-- THE TASK --
Would you print the material exactly, starting at its first line and ending at the line holding "import math"?

-- SUPPLIED DATA --
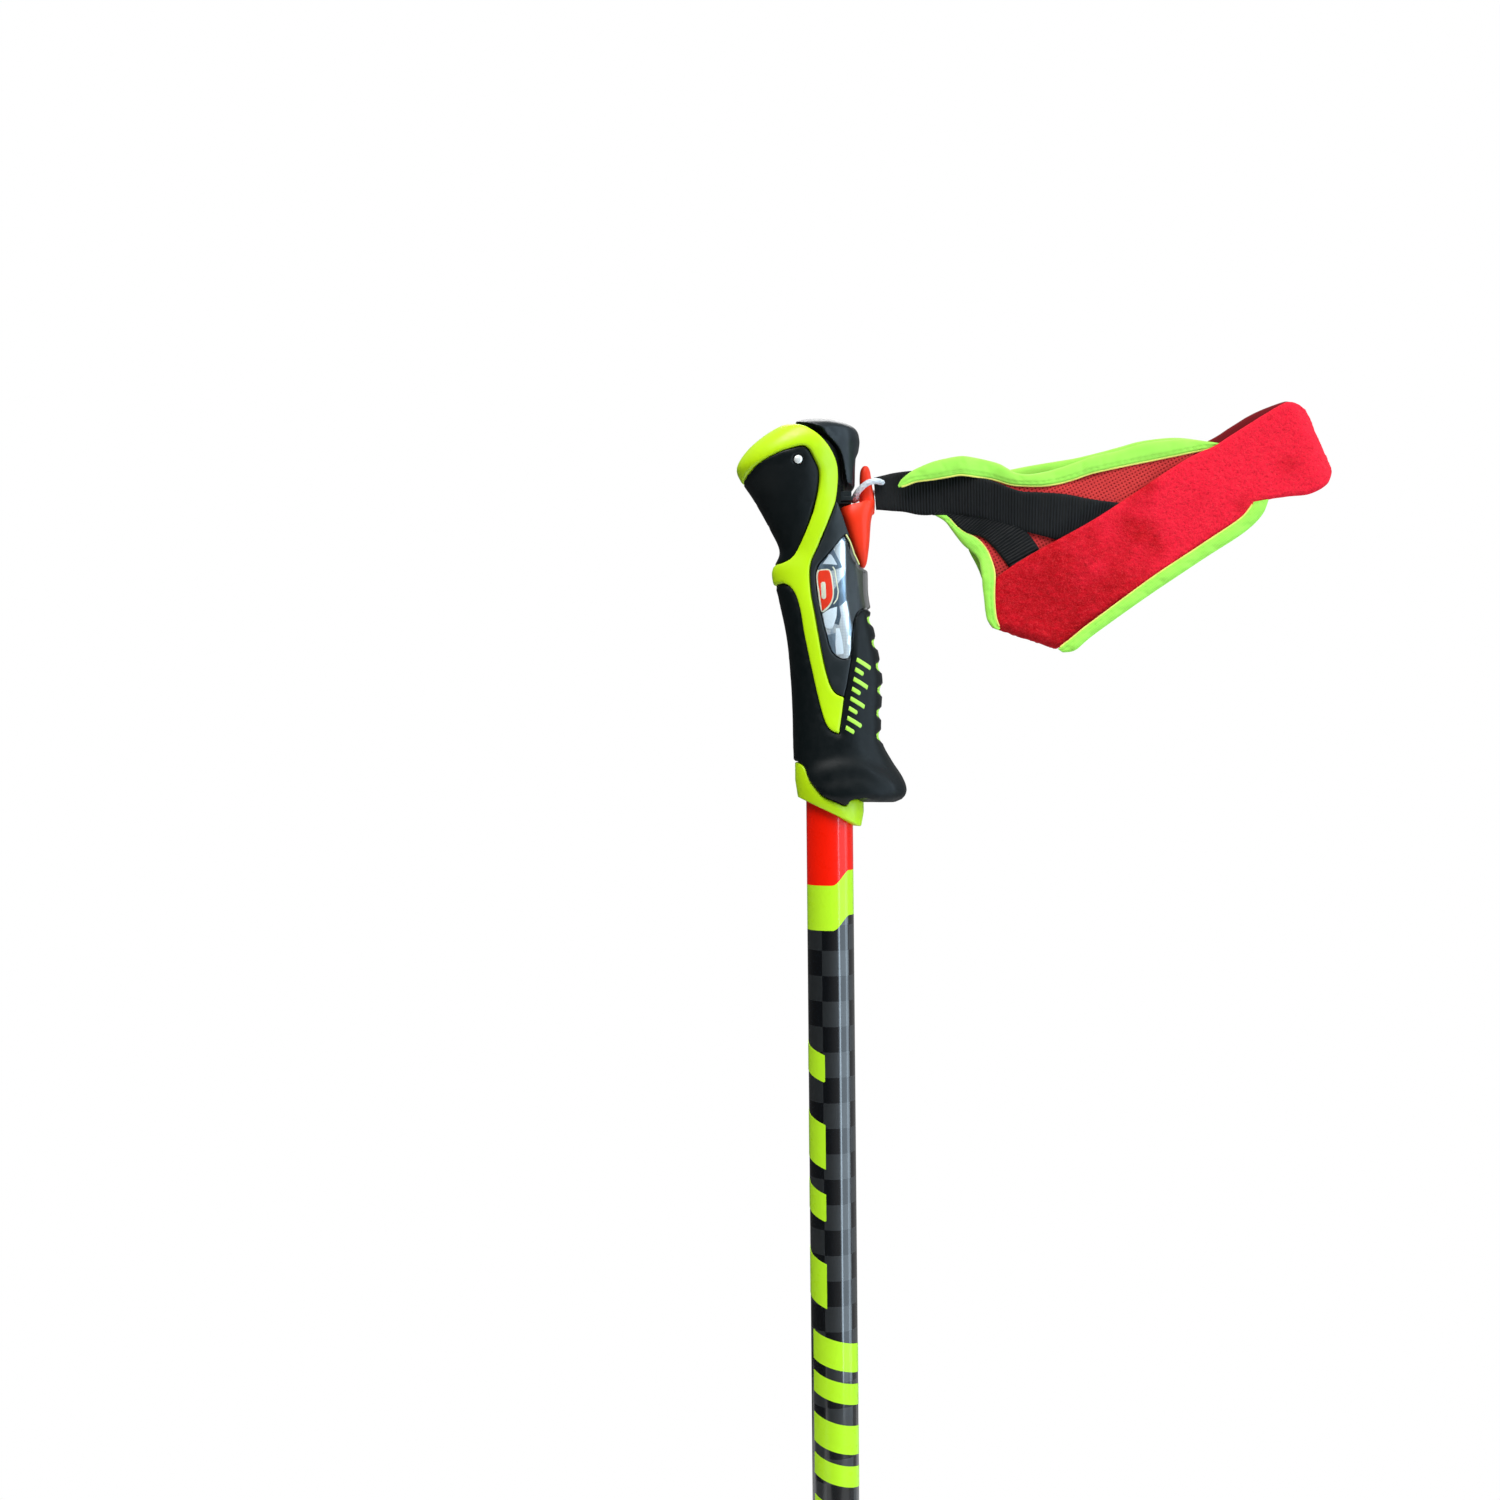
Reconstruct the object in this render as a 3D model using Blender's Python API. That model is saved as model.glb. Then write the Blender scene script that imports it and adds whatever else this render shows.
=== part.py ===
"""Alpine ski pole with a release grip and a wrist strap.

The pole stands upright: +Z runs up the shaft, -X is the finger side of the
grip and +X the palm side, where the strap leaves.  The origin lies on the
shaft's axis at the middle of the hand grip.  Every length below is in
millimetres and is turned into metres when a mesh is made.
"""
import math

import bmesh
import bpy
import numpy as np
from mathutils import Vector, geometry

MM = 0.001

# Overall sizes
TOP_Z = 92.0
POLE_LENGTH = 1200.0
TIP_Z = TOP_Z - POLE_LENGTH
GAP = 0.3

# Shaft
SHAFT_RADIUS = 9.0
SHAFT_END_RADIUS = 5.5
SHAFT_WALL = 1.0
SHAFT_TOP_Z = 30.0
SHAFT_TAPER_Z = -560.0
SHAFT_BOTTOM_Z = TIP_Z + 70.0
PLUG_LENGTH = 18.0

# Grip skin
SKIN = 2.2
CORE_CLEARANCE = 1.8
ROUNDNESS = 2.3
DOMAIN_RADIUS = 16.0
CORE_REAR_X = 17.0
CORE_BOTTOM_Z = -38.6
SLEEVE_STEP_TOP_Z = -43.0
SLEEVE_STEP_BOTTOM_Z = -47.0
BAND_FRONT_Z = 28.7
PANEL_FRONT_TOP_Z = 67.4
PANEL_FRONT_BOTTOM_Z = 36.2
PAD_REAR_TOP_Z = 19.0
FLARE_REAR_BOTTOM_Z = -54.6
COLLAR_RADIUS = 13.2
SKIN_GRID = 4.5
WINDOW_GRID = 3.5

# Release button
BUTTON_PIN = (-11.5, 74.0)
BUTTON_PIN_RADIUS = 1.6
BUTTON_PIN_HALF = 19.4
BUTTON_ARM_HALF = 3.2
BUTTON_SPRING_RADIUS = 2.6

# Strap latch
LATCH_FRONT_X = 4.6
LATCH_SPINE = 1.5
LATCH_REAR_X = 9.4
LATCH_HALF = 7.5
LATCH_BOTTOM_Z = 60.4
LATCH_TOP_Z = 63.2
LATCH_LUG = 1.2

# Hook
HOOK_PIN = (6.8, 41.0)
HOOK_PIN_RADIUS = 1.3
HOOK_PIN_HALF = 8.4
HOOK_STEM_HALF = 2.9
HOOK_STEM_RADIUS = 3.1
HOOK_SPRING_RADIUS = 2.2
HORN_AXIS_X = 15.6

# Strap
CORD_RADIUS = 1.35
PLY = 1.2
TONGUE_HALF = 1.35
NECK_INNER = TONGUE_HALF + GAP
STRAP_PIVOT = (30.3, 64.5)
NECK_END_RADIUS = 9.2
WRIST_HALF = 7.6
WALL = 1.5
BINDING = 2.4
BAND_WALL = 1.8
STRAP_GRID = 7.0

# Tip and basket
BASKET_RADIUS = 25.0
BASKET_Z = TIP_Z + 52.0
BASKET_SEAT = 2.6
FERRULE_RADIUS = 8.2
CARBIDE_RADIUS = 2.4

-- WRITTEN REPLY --
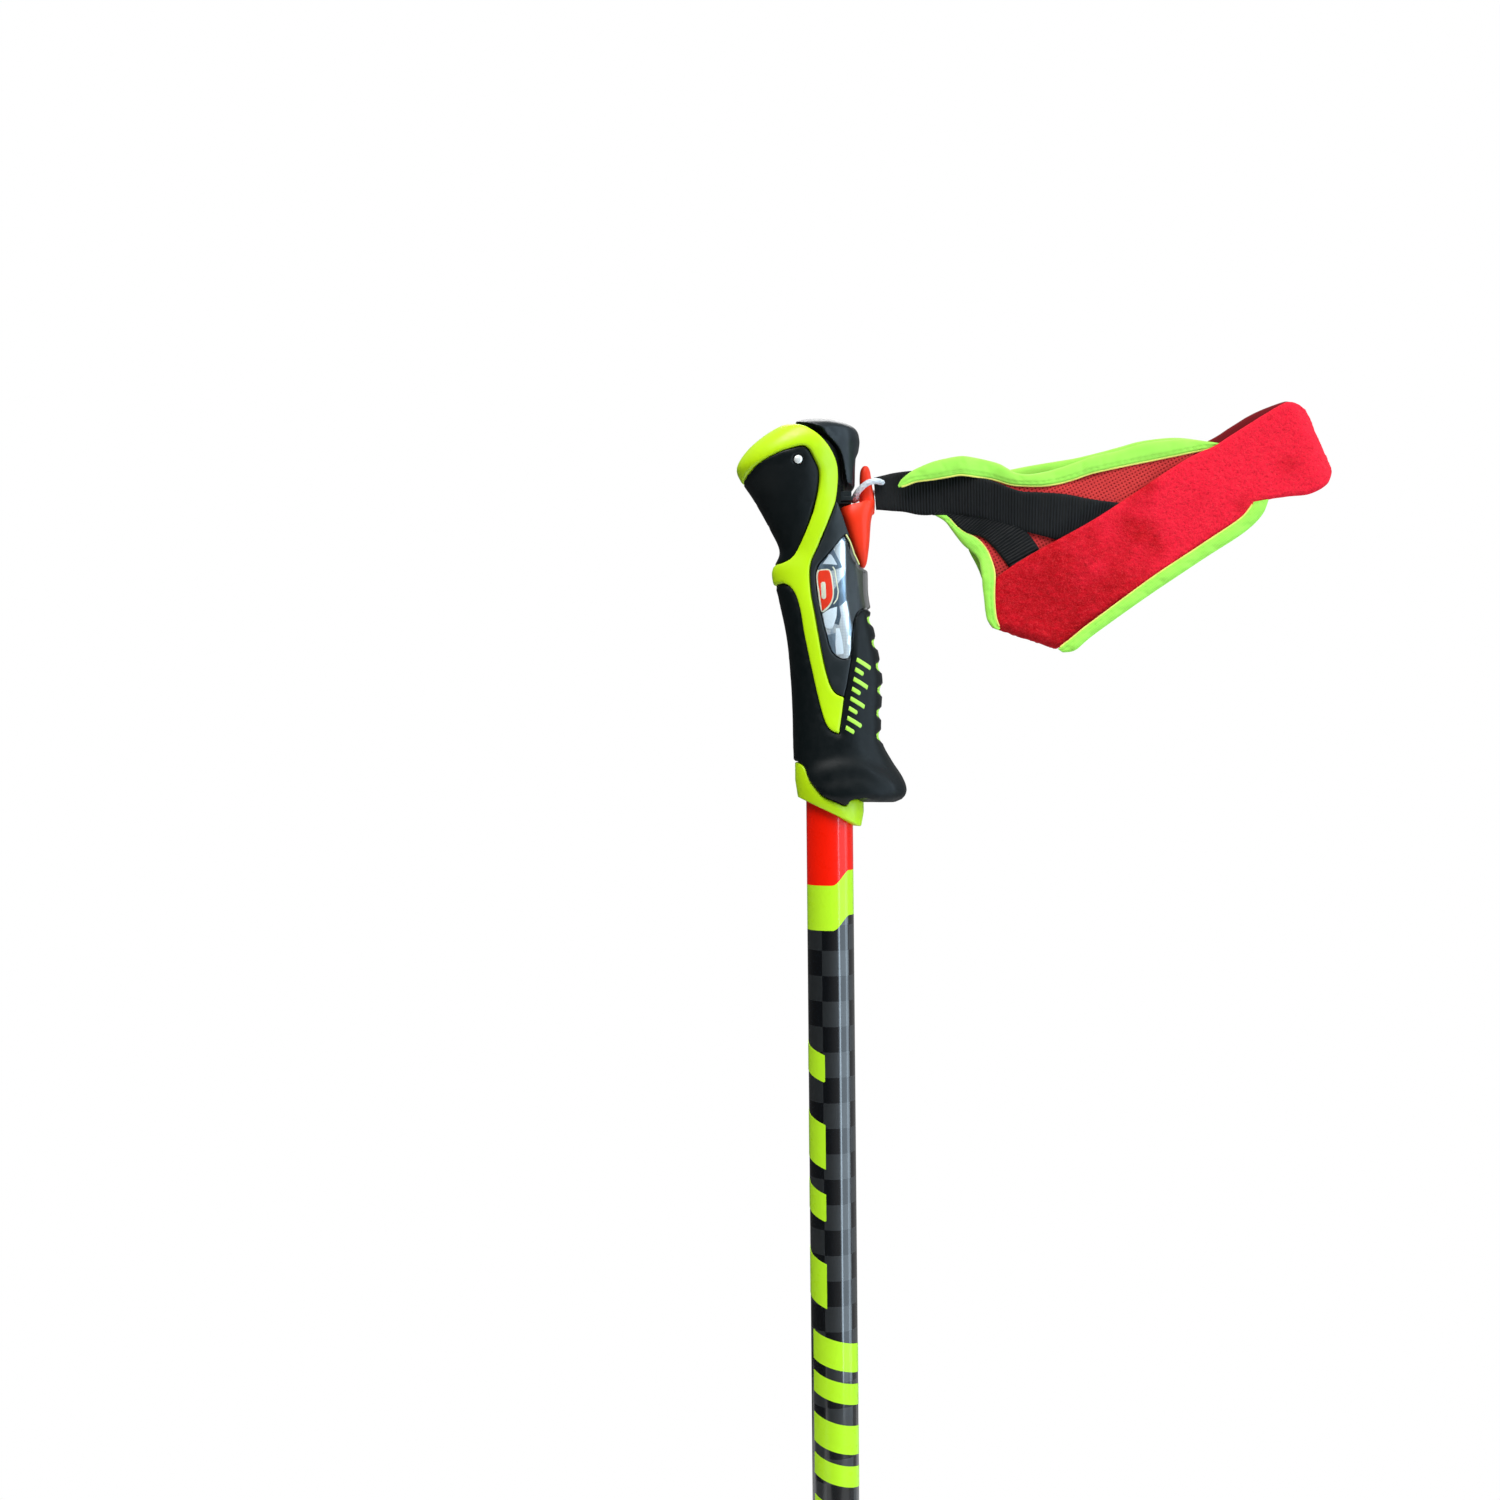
Reconstruct the object in this render as a 3D model using Blender's Python API. That model is saved as model.glb. Then write the Blender scene script that imports it and adds whatever else this render shows.
=== part.py ===
"""Alpine ski pole with a release grip and a wrist strap.

The pole stands upright: +Z runs up the shaft, -X is the finger side of the
grip and +X the palm side, where the strap leaves.  The origin lies on the
shaft's axis at the middle of the hand grip.  Every length below is in
millimetres and is turned into metres when a mesh is made.
"""
import math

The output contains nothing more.